Late last year we reported that a discussion paper on the possible introduction of an R18+ rating for videogames in Australia was on the way. It's been awhile coming, but Gamespot has confirmed that the paper will now be released by the Office of the Minister for Home Affairs, Bob Debus, after the Ministers responsible for censorship (Australia's Attorneys-General) couldn't agree on the paper's content at the most recent meeting of the Standing Committee of the Attorneys-General (SCAG).
ACT Attorney-General, Simon Corbell said, "Because there was no unanimous agreement amongst all states and territories about the release of the discussion paper, the Commonwealth is circumventing our requirements for unanimous agreement and will release the discussion paper under their own name."
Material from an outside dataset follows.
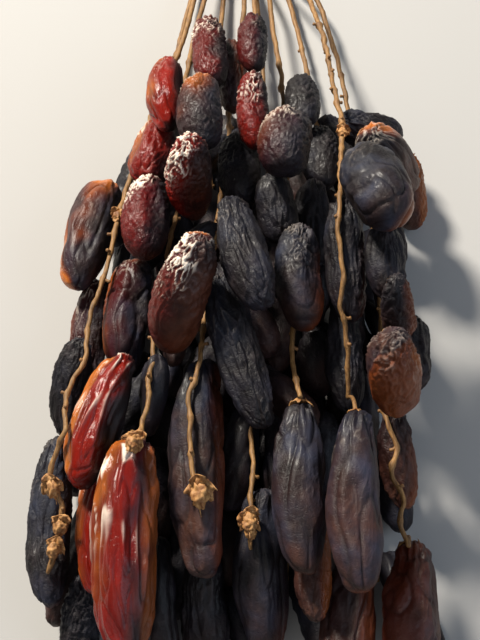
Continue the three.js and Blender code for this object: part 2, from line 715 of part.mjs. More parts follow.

Unfortunately, no timeline for the release of the paper has been specified yet, but Mr Corbell did say the "paper will be released shortly." PALGN will publish more details as they become available.
It should be noted that following the period of public consultation, the decision over whether Australia should have an R18+ classification for videogames will still be made by the Attorneys-General, in their capacity as the Ministers responsible for censorship.
Usually cast as the villain in the R18+ debate, South Australia Attorney-General Michael Atkinson pointed out that he wasn't alone in his anti-R18+ view.
"The standard line is that I was the only one responsible for stopping this discussion paper. I think it's important that a discussion paper be released."
Atkinson is also critical of the Australian Classification Board, claiming that they can misapply the classification guidelines and incorrectly classify some games.
"I don't doubt gamers when they say that some games that are classified MA15+ in Australia should have been classified R18+; that is a possibility in my experience," said Atkinson. "I am critical of the OFLC. I believe it bends over backwards for the industry rather than the public interest."
Atkinson proposes a separate classification guide for games separate to other material. Encouragingly, he does claim to be open to debate on the matter.
"I'm open to discussion. My position now is that I'm opposed to an R18+ classification, but let's see how the debate progresses. Let's see what concessions gamers and the industry are prepared to make. This would involve the Classification Board applying the guidelines correctly."